Monday, July 11, 2005

The Icewoman Cometh

Blisters on both ankles
Purple bruise on left elbow and palm
Throbbing arms and legs
Sore backside
Battered tailbone
Shattered pride

These are some of the things that happen when the searing heat and super-efficient a/c’s addle ones brains, so that without a second thought about ability or experience, one ventures forth to ice skate.

Ice-skating in the desert isn’t as incongruous as it sounds. For starters, this is Dubai – city of dreams. Second, if you can come up with the 3rd largest indoor ski resort in the world, organizing a spot of ice-skating is, as they say back home, left hand’s play . So when K suggested ice-skating on the weekend, all I asked was ‘where’.

There are two ice skating rinks in Dubai; we settled for the one at the Hyatt Regency. My teenage cousins had come along as well. There were a few skaters gliding gracefully on the shopping gallery enclosed skating rink. Most of them were kids, I noticed with surprise. There were also a few girls in tunics and headscarves skating as demurely as they could.

A mild alarm bell went off when we were handed the skating shoes and I saw just how slim the blade was. The idiocy of the enterprise began to slowly sink in. Sensing my hesitation, K and my cousins insisted on escorting me to the rink.

‘It’s really easy. Just like rollerblading,’ said Cousin 1.

My eyes widened.

‘You’ve never rollerbladed?!’ exclaimed Cousin 2, giving me a look usually reserved for dinosaurs.

Embarrassed perhaps, to be stuck with a fossil, Cousins 1 & 2 whizzed away, leaving me clutching the handrail. K seemed comfortable on the skates as well. My feet struggled to find a foothold on the slippery ice. The likelihood of spending an hour or more perched on the handrail seemed a distinct possibility.

‘Come on, Lee’, said K, grabbing hold of my elbow. I took one step. And then another. Arms outstretched, body swaying unsteadily. Many many years ago my parents would have noted such movements with pride and gushed, ‘She’s learned to walk, our baby.’

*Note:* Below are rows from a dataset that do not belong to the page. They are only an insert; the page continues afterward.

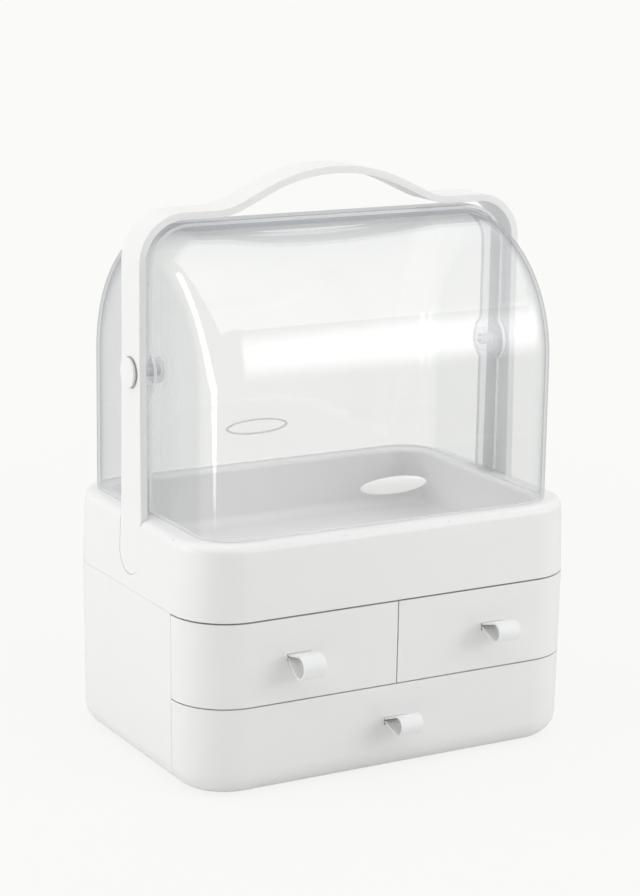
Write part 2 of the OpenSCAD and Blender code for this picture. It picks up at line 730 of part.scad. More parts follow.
// Pivot pieces on the +X side; the left ones are their mirror image.
module pin() translate([0, 0, axis_z]) rotate([0, 90, 0])
    translate([0, 0, front_x - cover_t - side_play - knob_l + 1])
        cylinder(h = leg_out - cup_depth - front_x + cover_t + side_play + knob_l - 1, r = pin_r);

module cap() translate([0, 0, axis_z]) rotate([0, 90, 0]) {
    translate([0, 0, leg_out - cup_depth]) cylinder(h = cup_depth + cap_air + 0.2, r = neck_r);
    translate([0, 0, leg_out + cap_air]) cylinder(h = cap_t, r = cap_r);
}

module knob() translate([0, 0, axis_z]) rotate([0, 90, 0])
    translate([0, 0, front_x - cover_t - side_play - knob_l]) difference() {
        union() {
            translate([0, 0, 1.5]) cylinder(h = knob_l - 1.5, r = knob_r);
            cylinder(h = 1.5, r1 = knob_r - 1.5, r2 = knob_r);
        }
        translate([0, 0, 1]) cylinder(h = knob_l, r = pin_r + 0.02);
    }

module left_pivot_pin() color(white) mirror([1, 0, 0]) pin();
module right_pivot_pin() color(white) pin();
module left_pivot_cap() color(white) mirror([1, 0, 0]) cap();
module right_pivot_cap() color(white) cap();
module left_pivot_knob() color(clear) mirror([1, 0, 0]) knob();
module right_pivot_knob() color(clear) knob();

case_shell();
mid_shelf();
centre_divider();
top_tray();
tray_screws();
feet();
left_drawer_front();
left_drawer_box();
left_pull_loop();
left_pull_clip();
right_drawer_front();
right_drawer_box();
right_pull_loop();
right_pull_clip();
bottom_drawer_front();
bottom_drawer_box();
bottom_pull_loop();
bottom_pull_clip();
carry_handle();
front_cover();
front_cover_oval();
rear_cover();
left_pivot_pin();
right_pivot_pin();
left_pivot_cap();
right_pivot_cap();
left_pivot_knob();
right_pivot_knob();
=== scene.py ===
import json
from math import asin, atan2, cos, pi, radians, sin, sqrt, tan

import bpy
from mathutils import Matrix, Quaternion, Vector


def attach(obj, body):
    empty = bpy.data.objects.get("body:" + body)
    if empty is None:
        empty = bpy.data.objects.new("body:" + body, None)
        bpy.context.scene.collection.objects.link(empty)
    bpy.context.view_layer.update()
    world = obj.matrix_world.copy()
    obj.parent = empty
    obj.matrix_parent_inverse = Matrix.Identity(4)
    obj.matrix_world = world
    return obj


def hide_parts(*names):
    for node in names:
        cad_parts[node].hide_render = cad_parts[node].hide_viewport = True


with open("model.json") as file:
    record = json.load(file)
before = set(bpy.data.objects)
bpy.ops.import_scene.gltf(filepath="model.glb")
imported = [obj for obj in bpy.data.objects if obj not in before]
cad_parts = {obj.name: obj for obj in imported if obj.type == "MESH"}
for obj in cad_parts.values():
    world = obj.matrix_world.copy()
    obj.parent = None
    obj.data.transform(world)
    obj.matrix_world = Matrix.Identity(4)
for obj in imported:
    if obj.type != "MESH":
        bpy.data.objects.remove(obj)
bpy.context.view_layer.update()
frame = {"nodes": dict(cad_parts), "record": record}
mm = 0.001
print("frame loaded")

# heights and sizes that several pieces share, in millimetres, as the solids have them
case = {"wide": 300, "deep": 211, "seamZ": 121, "rimZ": 172, "axisZ": 270,
        "trayDraft": 1.55, "caseDraft": 1.15}
acrossX = (0, pi / 2, 0)  # turns a drum to lie along X
acrossY = (pi / 2, 0, 0)
same = 0.001  # how near two lengths in millimetres have to be to count as one


# object tools
def nothingSelected():
    if bpy.context.object and bpy.context.object.mode != "OBJECT":
        bpy.ops.object.mode_set(mode="OBJECT")
    bpy.ops.object.select_all(action="DESELECT")


def only(piece):
    nothingSelected()
    piece.select_set(True)
    bpy.context.view_layer.objects.active = piece
    return piece


def named(piece, name):
    piece.name = name
    piece.data.name = name
    return piece


def settle(piece):  # puts the place, turn and scale into the mesh
    only(piece)
    bpy.ops.object.transform_apply(location=True, rotation=True, scale=True)
    return piece


def fitModifier(piece, kind, **settings):
    only(piece)
    bpy.ops.object.modifier_add(type=kind)
    modifier = piece.modifiers[-1]
    for key, value in settings.items():
        setattr(modifier, key, value)
    bpy.ops.object.modifier_apply(modifier=modifier.name)
    return piece


def boolean(piece, cutter, operation):
    fitModifier(piece, "BOOLEAN", object=cutter, operation=operation, solver="EXACT")
    bpy.data.objects.remove(cutter)
    return piece


def pickEdges(piece, wanted):
    # leaves the piece in edit mode with the edges picked whose two ends pass the test
    only(piece)
    bpy.ops.object.mode_set(mode="EDIT")
    bpy.ops.mesh.select_mode(type="EDGE")
    bpy.ops.mesh.select_all(action="DESELECT")
    bpy.ops.object.mode_set(mode="OBJECT")
    spots = piece.data.vertices
    for edge in piece.data.edges:
        edge.select = wanted(*[spots[i].co / mm for i in edge.vertices])
    bpy.ops.object.mode_set(mode="EDIT")
    return piece


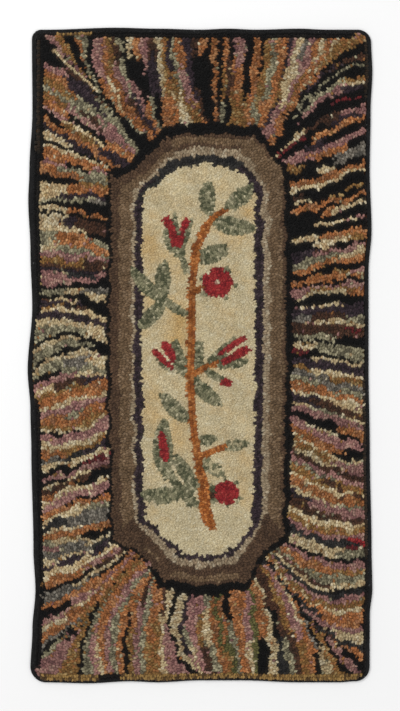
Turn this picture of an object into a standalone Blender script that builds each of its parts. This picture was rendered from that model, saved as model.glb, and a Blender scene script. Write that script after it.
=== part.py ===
"""Hooked rug: wool loops on a hessian foundation, with black tape folded over its edge.

Metres, +Z up. The rug lies flat with its face up. The origin is under its middle, on the floor.
+X runs across the rug and +Y along it, towards the end where the flower stem ends.
"""

import math

import bmesh
import bpy

# Driving sizes of the rug as a plain rounded rectangle, before its edges wander
RUG_WIDTH = 0.560
RUG_LENGTH = 1.080
HALF_WIDTH = RUG_WIDTH / 2
HALF_LENGTH = RUG_LENGTH / 2

# Cloth sizes
GAP = 0.0003
TAPE_THICKNESS = 0.0010
TAPE_BACK = 0.0200
FOUNDATION_THICKNESS = 0.0012
PILE_HEIGHT = 0.0068
PILE_ROUNDING = 0.0035
PILE_UNEVENNESS = 0.0005
RIM_STEP = 0.0060

# Heights that follow from the cloth sizes. The tape's back lies under the foundation's rim and lifts it.
RIM_LIFT = TAPE_THICKNESS + GAP
RIM_TOP = RIM_LIFT + FOUNDATION_THICKNESS
TAPE_TOP = RIM_TOP + GAP + TAPE_THICKNESS
RIM_END = TAPE_BACK + GAP
FLAT_INSET = RIM_END + RIM_STEP

# Insets at which the pile's face is sampled, from behind its rim towards the rug's middle
FACE_INSETS = (0.0550, 0.1200, 0.1900, 0.2500)

# How the outlines are sampled
SIDE_STEP = 0.030
ARC_STEPS = 3
LEAST_RADIUS = 0.003

# The four edges anticlockwise. Each runs from the corner before it to its own corner.
# (name, own corner's direction in X and Y, own corner's radius, width of the tape on the face)
SIDES = (
    ("right", (1, 1), 0.022, 0.0075),
    ("top", (-1, 1), 0.016, 0.0060),
    ("left", (-1, -1), 0.026, 0.0080),
    ("bottom", (1, -1), 0.024, 0.0045),
)

# How far each edge stands out from the plain rectangle: (place along the edge, outward offset)
LEFT_EDGE = (
    (-0.520, 0.0005),
    (-0.453, -0.0028),
    (-0.387, -0.0078),
    (-0.321, -0.0045),
    (-0.156, -0.0010),
    (-0.090, 0.0005),
    (-0.024, 0.0050),
    (0.080, -0.0025),
    (0.175, 0.0005),
    (0.257, 0.0040),
    (0.306, 0.0022),
    (0.405, -0.0028),
    (0.520, -0.0020),
)
RIGHT_EDGE = (
    (-0.520, 0.0005),
    (-0.430, 0.0008),
    (-0.387, 0.0050),
    (-0.321, 0.0037),
    (-0.156, 0.0008),
    (-0.024, -0.0012),
    (0.141, -0.0012),
    (0.207, 0.0037),
    (0.306, 0.0006),
    (0.405, 0.0021),
    (0.471, 0.0050),
    (0.520, 0.0030),
)
TOP_EDGE = (
    (-0.254, -0.0013),
    (-0.140, 0.0020),
    (-0.069, 0.0004),
    (0.000, -0.0013),
    (0.046, 0.0004),
    (0.092, -0.0013),
    (0.162, 0.0004),
    (0.208, -0.0013),
)
BOTTOM_EDGE = (
    (-0.254, 0.0004),
    (-0.185, 0.0020),
    (-0.116, -0.0013),
    (-0.069, 0.0004),
    (0.000, -0.0029),
    (0.069, -0.0029),
    (0.162, 0.0004),
    (0.231, 0.0004),
    (0.254, -0.0013),
)

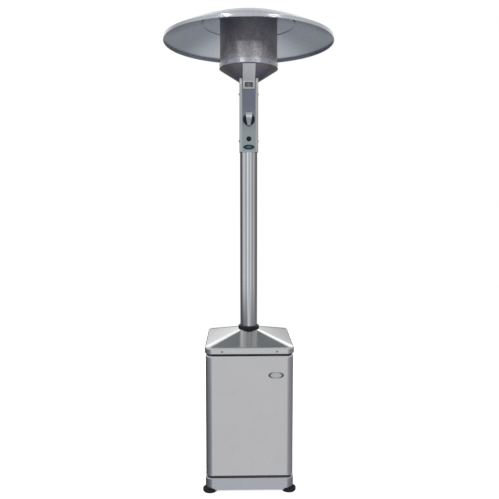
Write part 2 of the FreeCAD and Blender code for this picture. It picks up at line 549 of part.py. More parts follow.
for rr in (2.2, 1.5, 0.9):
    try:
        g2 = grip.makeFillet(rr, [e for e in grip.Edges if e.BoundBox.YMax < KB1 - 0.5 or e.BoundBox.YLength > 1.0])
        if g2.isValid() and g2.Volume > 0:
            grip = g2
            break
    except Exception as ex:
        print("   grip fillet", rr, ex)
put("knob_grip", grip)

ib = cyly(12.6, 0, BUTTON_Z, PF - 3.0, PF - 0.02)
ib = fillet_at(ib, 1.2, lambda e: abs(e.BoundBox.YLength) < 1e-4 and abs(e.BoundBox.YMin - (PF - 3.0)) < 1e-4)
ib = ib.cut(cyly(9.6, 0, BUTTON_Z, -60, -40))
put("igniter_bezel", ib)
igb = cyly(10.9, 0, BUTTON_Z, PF + 0.02, -4).fuse(cyly(16, 0, BUTTON_Z, PF + 1.55, PF + 4.5))
igb = igb.fuse(cylx(3, -9, BUTTON_Z, -14, 0)).cut(cyly(7.3, 0, BUTTON_Z, -60, -14)).cut(cyly(9.6, 0, BUTTON_Z, -60, -44.9)).removeSplitter()
put("igniter_body", igb)
btn = cyly(9.1, 0, BUTTON_Z, -60.0, -50.6)
btn = fillet_at(btn, 1.5, lambda e: abs(e.BoundBox.YLength) < 1e-4 and abs(e.BoundBox.YMin + 60.0) < 1e-4)
btn = btn.cut(Part.makeSphere(26, V(0, -60.0 - 24.8, BUTTON_Z)))
bstem = cyly(6.9, 0, BUTTON_Z, -50.6, -26)
put("igniter_button", btn.cut(cyly(7.0, 0, BUTTON_Z, -50.5, -20)).fuse(bstem).removeSplitter())
turns, z_a, z_b = 5, -25.9, -14.05
helix = Part.makeHelix((z_b - z_a - 1.3) / turns, (z_b - z_a - 1.3), 5.2)
prof = Part.Wire([Part.Circle(V(5.2, 0, 0), V(0, 1, 0), 0.5).toShape()])
coil = Part.Wire(helix.Edges).makePipeShell([prof], True, True)
coil.rotate(V(0, 0, 0), V(1, 0, 0), -90)
coil.translate(V(0, z_a + 0.65, BUTTON_Z))
put("igniter_spring", coil)
put("housing_badge", oval(57, 24, PF - 1.9, PF - 0.02, 0, 1748, 2.2))

# ---------------------------------------------------------------- burner supply, mount and leads
mount = revolve([(36, 2046), (42.4, 2046), (42.4, 2079.1), (50, 2079.1), (50, 2080.9), (22, 2080.9), (22, 2078), (36, 2078)])
LEADS = [(30, 12), (-30, 12)]                    # where the pilot's two leads pass into the bowl
for x, y in LEADS:
    mount = mount.cut(cyl(2.6, x, y, 2070, 2090))
put("burner_mount", mount)
put("burner_supply_tube", pipe([(0, -13, GV_Z1 + 8.05), (0, -13, 1965), (0, 0, 2012), (0, 0, 2056)], 4.0, 0.42, "supply"))
put("gas_orifice", cyl(7, 0, 0, 2056.05, 2064).fuse(hexa(17, 2064, 2070)).fuse(Part.makeCone(7, 4, 8, V(0, 0, 2070))).cut(cyl(1.0, 0, 0, 2050, 2090)).removeSplitter())
TC = [(9, -4, GV_Z1 + 6.05), (9, -4, 1985), (19, 4, 2028), (30, 12, 2058), (30, 12, 2092), (36, -6, 2122), (34, -22, 2146), (34, -22, 2172)]
put("thermocouple_lead", pipe(TC, 1.5, 0.42, "thermocouple"))
IG = [(-14.05, -9, BUTTON_Z), (-25, -9, BUTTON_Z), (-29, -4, 1812), (-28, 4, 1860), (-28, 4, 2020), (-30, 12, 2056), (-30, 12, 2092),
      (-33, -8, 2122), (-26, -24, 2146), (-26, -24, 2168)]
put("ignition_lead", pipe(IG, 1.6, 0.42, "ignition"))

# ---------------------------------------------------------------- burner head
th = 1.2
ang = math.atan2(CONE_Z1 - CONE_Z0, CONE_R1 - CONE_R0)
dz = th / math.cos(ang)
cone = revolve([(26, CONE_Z0), (CONE_R0, CONE_Z0), (CONE_R1, CONE_Z1), (CONE_R1 - 0.01, CONE_Z1 + 0.02),
                (CONE_R1 - 1.6, CONE_Z1 + dz - 1.0), (CONE_R0 - 0.4, CONE_Z0 + th), (26, CONE_Z0 + th)])
for i in range(10):                                  # primary air slots around the bowl's floor
    a = math.radians(36 * i + 18)
    cone = cone.cut(cyl(2.6, 42 * math.cos(a), 42 * math.sin(a), 2078, 2084))
for x, y in LEADS:
    cone = cone.cut(cyl(2.6, x, y, 2070, 2090))
put("burner_cone", cone)
band = revolve([(CONE_R1, CONE_Z1 + 0.5), (CONE_R1 + 0.6, CONE_Z1 + 1.6), (CONE_R1, CONE_Z1 + 3.2), (CONE_R1, BAND_Z1 - 2.6),
                (CONE_R1 + 0.5, BAND_Z1 - 1.4), (CONE_R1 - 0.3, BAND_Z1), (SCREEN_R + 0.1, BAND_Z1), (SCREEN_R + 0.1, CONE_Z1 + 8),
                (CONE_R1 - 1.3, CONE_Z1 + 5), (CONE_R1 - 1.3, CONE_Z1 + 0.5)])
for i in range(12):
    a = 30 * i + 12
    h = xf(cylx(2.1, 0, 2158, 140, 160), rz=a)
    band = band.cut(h)
put("emitter_band", band)
bs = pan_screw(4.2, 2.4, 2.0, 3.6)
put("band_screws", group([aim(bs, (CONE_R1 * math.cos(math.radians(30 * i + 12)), CONE_R1 * math.sin(math.radians(30 * i + 12)), 2158),
                             (math.cos(math.radians(30 * i + 12)), math.sin(math.radians(30 * i + 12)), 0)) for i in range(12)]))
screen = tube(SCREEN_R, SCREEN_R - 1.2, 0, 0, 2154, SCREEN_Z1)
for i in range(12):
    screen = screen.cut(xf(cylx(2.1, 0, 2158, 130, 160), rz=30 * i + 12))
put("emitter_screen", screen)
put("venturi_tube", revolve([(24.0, 2082.3), (25.5, 2082.3), (19.5, 2100), (19.5, 2122), (27, 2146), (25.5, 2146), (18, 2122), (18, 2100)]))
bp = cyl(143.5, 0, 0, 2156, 2157.5).cut(cyl(11, 36, -24, 2150, 2160).fuse(cyl(11, -28, -26, 2150, 2160)).fuse(box(-28, -36, 2150, 36, -31, 2160)))
for rr, n in ((60, 18), (78, 24), (96, 30), (114, 36), (130, 40)):
    for i in range(n):
        a = 2 * math.pi * (i + 0.5 * (rr % 4 == 0)) / n
        if rr == 60 and -1.35 > (a - 2 * math.pi if a > math.pi else a) - 0 > -2.2:
            continue
        bp = bp.cut(cyl(3.0, rr * math.cos(a), rr * math.sin(a), 2150, 2160))
bp = bp.fuse(revolve([(20, 2146.05), (29, 2146.05), (29, 2156), (27.5, 2156), (27.5, 2147.5), (20, 2147.5)])).cut(cyl(24, 0, 0, 2140, 2150))
put("burner_plate", bp.removeSplitter())
pil = box(-34, -32, 2168.05, 44, -14, 2171).fuse(cyl(4.5, 12, -22, 2171, 2186)).fuse(box(4, -30, 2184, 20, -14, 2186))
pil = pil.fuse(cyl(1.6, -26, -24, 2171, 2190)).cut(cyl(1.8, 34, -22, 2160, 2172))
pil = pil.fuse(cyl(2.2, 34, -22, 2172.05, 2192)).removeSplitter()
put("pilot_burner", pil)
tp = cyl(SCREEN_R - 0.1, 0, 0, SCREEN_Z1 + 0.05, SCREEN_Z1 + 1.3)
tp = tp.fuse(tube(SCREEN_R - 1.25, SCREEN_R - 2.4, 0, 0, SCREEN_Z1 - 12, SCREEN_Z1 + 1.0))
STUDS = [(80 * math.cos(math.radians(a)), 80 * math.sin(math.radians(a))) for a in (30, 150, 270)]
for x, y in STUDS:
    tp = tp.cut(cyl(3.2, x, y, 2380, 2395))
put("emitter_top_plate", tp.removeSplitter())

# ---------------------------------------------------------------- pilot cover (chute from the housing to the band)
y0_, y1_ = -53.0, -151.6
zb, zk, zt = 2038.0, 2078.0, 2141.0


def chute(half, t0):
    pts = [(y0_ - t0, zb), (y0_ - t0, zk), (y1_ - t0, zt)]
    return pts


fr = [(y0_, zb), (y0_, zk), (y1_, zt), (y1_ + 1.0, zt + 1.1), (y0_ + 1.4, zk + 0.7), (y0_ + 1.4, zb)]
w = Part.makePolygon([V(-31, y, z) for y, z in fr] + [V(-31, fr[0][0], fr[0][1])])
front = Part.Face(w).extrude(V(62, 0, 0))
side_pts = [(y0_ + 0.5, zb), (y0_ + 0.5, zk), (y1_ + 0.4, zt), (y1_ + 0.8, zt + 6), (-49.6, 2082), (-46.8, 2076), (-46.8, zb)]
ws = Part.makePolygon([V(-31, y, z) for y, z in side_pts] + [V(-31, side_pts[0][0], side_pts[0][1])])
sideL = Part.Face(ws).extrude(V(1.3, 0, 0))
sideR = sideL.copy()
sideR.translate(V(60.7, 0, 0))
pc = front.fuse(sideL).fuse(sideR).cut(cone_out).removeSplitter()
pc = pc.cut(box(-20, -60, 2047.5, 20, -48, 2071.5))
put("pilot_cover", sorted(pc.Solids, key=lambda s: -s.Volume)[0])
put("pilot_window", box(-23, y0_ + 1.45, 2045, 23, y0_ + 2.9, 2074))

# ---------------------------------------------------------------- reflector
def dome_profile(rmax, drop, n=14):
    return [(rmax * i / n, 0, dome_z(rmax * i / n, drop)) for i in range(n + 1)]


T = 1.2
outp = dome_profile(DOME_R, 0.0)
inp = dome_profile(DOME_R - T, T)
hem = [seg(outp[-1], (DOME_R, 0, RIM_Z + 2.2)),
       arc3((DOME_R, 0, RIM_Z + 2.2), (DOME_R - 2.2, 0, RIM_Z), (DOME_R - 4.4, 0, RIM_Z + 2.2)),
       seg((DOME_R - 4.4, 0, RIM_Z + 2.2), (DOME_R - 4.4, 0, RIM_Z + 4.2)),
       seg((DOME_R - 4.4, 0, RIM_Z + 4.2), (DOME_R - T, 0, RIM_Z + 4.2)),
       seg((DOME_R - T, 0, RIM_Z + 4.2), inp[-1])]
dome = Part.Face(Part.Wire([spline(outp)] + hem + [spline(inp[::-1]), seg(inp[0], outp[0])])).revolve(V(0, 0, 0), V(0, 0, 1), 360)
for x, y in STUDS:
    dome = dome.cut(cyl(3.3, x, y, 2300, 2500))
put("reflector_dome", dome)
GAP = 7.0
o2 = dome_profile(DISC_R, GAP)
i2 = dome_profile(DISC_R - T, GAP + T)
ze = o2[-1][2]                                         # the disc's edge is turned down in a narrow hem
hem2 = [seg(o2[-1], (DISC_R, 0, ze - 4.0)), seg((DISC_R, 0, ze - 4.0), (DISC_R - T, 0, ze - 4.0)), seg((DISC_R - T, 0, ze - 4.0), i2[-1])]
disc = Part.Face(Part.Wire([spline(o2)] + hem2 + [spline(i2[::-1]), seg(i2[0], o2[0])])).revolve(V(0, 0, 0), V(0, 0, 1), 360)
for x, y in STUDS:
    disc = disc.cut(cyl(3.3, x, y, 2300, 2500))
put("heat_deflector", disc)
z80 = dome_z(80)
st_, nt_ = [], []
for x, y in STUDS:
    st_.append(cyl(3.0, x, y, SCREEN_Z1 - 8, z80 + 9).fuse(hexa(10, SCREEN_Z1 - 6, SCREEN_Z1, x, y)).removeSplitter())
    n = hexa(11, z80 + 2.2, z80 + 7.4, x, y).fuse(cyl(9, x, y, z80 + 1.4, z80 + 2.2)).cut(cyl(3.02, x, y, 2300, 2500))
    nt_.append(n.removeSplitter())
    sp = cyl(5.5, x, y, dome_z(80, GAP) + 1.0, z80 - T - 1.0).cut(cyl(3.02, x, y, 2300, 2500))
    nt_.append(sp)
put("reflector_studs", group(st_))
put("reflector_nuts", group(nt_))

# ---------------------------------------------------------------- pieces that share one file
GROUPS = {
    "foot_fasteners": ["foot_bolts", "foot_nuts"],
    "cylinder_strap": ["cylinder_strap", "strap_rail"],
    "valve_handwheel": ["valve_handwheel", "handwheel_stem"],
    "hinge_pins": ["hinge_pins", "hinge_brackets"],
    "fixing_screws": ["cover_screws", "housing_screws", "band_screws"],
    "reflector_fasteners": ["reflector_studs", "reflector_nuts"],
    "cylinder_rings": ["cylinder_foot_ring", "cylinder_guard"],
    "door_reinforcement": ["door_stiffener", "door_hinge_plates"],
    "burner_supply": ["burner_supply_tube", "gas_orifice"],
}
for g, members in GROUPS.items():
    solids = []
    for m in members:
        solids += nodes.pop(m).Solids
    nodes[g] = Part.makeCompound(solids)

# ---------------------------------------------------------------- write the files
for name, s in nodes.items():
    s = s.copy()
    s.translate(V(0, 0, -FLOOR))
    solids = s.Solids
    bad = [i for i, q in enumerate(solids) if not q.isValid() or q.Volume <= 0]
    bb = s.BoundBox
    print("%-20s solids %2d  vol %10.0f  X %7.1f %7.1f  Y %7.1f %7.1f  Z %7.1f %7.1f %s" % (
        name, len(solids), s.Volume, bb.XMin, bb.XMax, bb.YMin, bb.YMax, bb.ZMin, bb.ZMax, "BAD %s" % bad if bad else ""))
    (solids[0] if len(solids) == 1 else Part.makeCompound(solids)).exportStep("parts/%s.step" % name)
print(len(nodes), "nodes")
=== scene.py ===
import bpy
import bmesh
import math
from mathutils import Vector, Matrix


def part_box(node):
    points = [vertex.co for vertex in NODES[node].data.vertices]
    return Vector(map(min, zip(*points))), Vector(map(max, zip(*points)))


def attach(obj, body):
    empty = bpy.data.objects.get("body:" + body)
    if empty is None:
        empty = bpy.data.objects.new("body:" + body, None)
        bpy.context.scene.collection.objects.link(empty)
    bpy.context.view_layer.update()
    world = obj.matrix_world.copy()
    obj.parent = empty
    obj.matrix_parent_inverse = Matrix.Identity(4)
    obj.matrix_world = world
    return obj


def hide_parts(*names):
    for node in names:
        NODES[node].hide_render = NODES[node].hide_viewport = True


# Free-standing gas outdoor heater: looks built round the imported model. Metres, +Z up, front towards -Y.

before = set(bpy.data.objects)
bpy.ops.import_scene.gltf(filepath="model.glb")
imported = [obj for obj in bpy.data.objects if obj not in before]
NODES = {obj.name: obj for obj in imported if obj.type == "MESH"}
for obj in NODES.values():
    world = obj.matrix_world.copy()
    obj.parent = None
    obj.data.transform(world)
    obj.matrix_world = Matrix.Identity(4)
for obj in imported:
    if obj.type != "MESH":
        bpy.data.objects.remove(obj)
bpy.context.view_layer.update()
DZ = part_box("pole")[0].z - 0.734          # heights below are written for a pole foot at 0.734

sc = bpy.context.scene
sc.view_settings.view_transform = "Standard"
sc.view_settings.look = "None"
sc.view_settings.exposure = 0.0
sc.view_settings.gamma = 1.0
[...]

Even with K’s helping hand, it was impossible to walk evenly, forget glide. Kids darted around me insouciantly. One little girl who couldn’t have been more than five years old pirouetted gaily while her parents beamed approvingly. The galling injustice of it all swept me off my feet. ThUD!

When the stars and tweety birds had cleared, I saw my cousins and K, looking down at me.

‘Why do we fall?’, murmured Cousin 2.

‘So we can pick ourselves up again,’ continued Cousin 1, helpfully, harking back to the crummy dialogue in ‘Batman’, a movie they’d dragged me to the previous Thursday.

If falling down was graceless, picking oneself up was equally ungainly. I almost tossed K over my head when I tried to pull myself up the first time. So I tried going on all fours, and after a bit of trial and error, figured a way to hoist myself up. A few shoppers stopped to observe the spectacle. I brushed off the ice crystals from my jeans, wore my nonchalant face and set off again, arms outstretched.